The gravy I did with this dish is actually fairly simple- I used dried porcini mushrooms I found at the local discount grocery store (as you can see in this picture, I paid only $3 for the exotic mushrooms)- they have the most impactful umami of any mushroom I’ve come across. Pairing with smoked paprika and chili powder, along with onion and making a simple (gluten-free) roux and incorporating cashew milk made a smooth, rich gravy. Best of all, it was simple and easy- a quick addition to a Thanksgiving feast!
Avocado Mashed Potatoes with Porcini Gravy
- 3 large potatoes
- 2 ripe avocados
- ¼ cup sunflower seed oil
- 1 tsp. smoked paprika
- ½ tsp. chili powder
- ¼ tsp. allspice
- 30 grams dried porcini mushrooms
- 1 small onion, diced
- ¼ cup quinoa flour
- 1 ½ cup cashew milk
- Salt, to taste
1. Peel the potatoes and chop into cubes. Place in a pot on the stove and bring the pot to a boil. Check periodically to see when they’re done- you should be able to easily penetrate a cooked potato with a fork.
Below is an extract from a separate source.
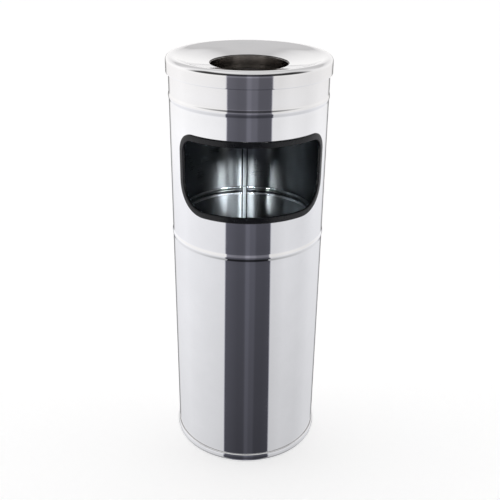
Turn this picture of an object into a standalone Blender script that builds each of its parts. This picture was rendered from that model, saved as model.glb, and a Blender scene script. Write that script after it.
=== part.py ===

2. In a food processor, spice grinder, or mortar and pestle, grind the porcini into powder. Heat the oil on the stove, and mix in the spices and powdered mushrooms. Stir often to insure they don’t burn. After about a minute, add the diced onion and continue stirring. When the onions start to soften, add the quinoa flour and stir well, letting the flour cook but not burn. Lastly add the cashew milk, whisking it together with the roux created from the quinoa flour. Reduce the heat to a simmer, and allow to cook and thicken for around 10 minutes, stirring occasionally. Add salt to taste.
3. Once the potatoes have cooked, drain the water. In a large bowl combine the potatoes with the two avocados, and use a potato masher to mash until smooth. Add a little salt and serve with the completed porcini gravy.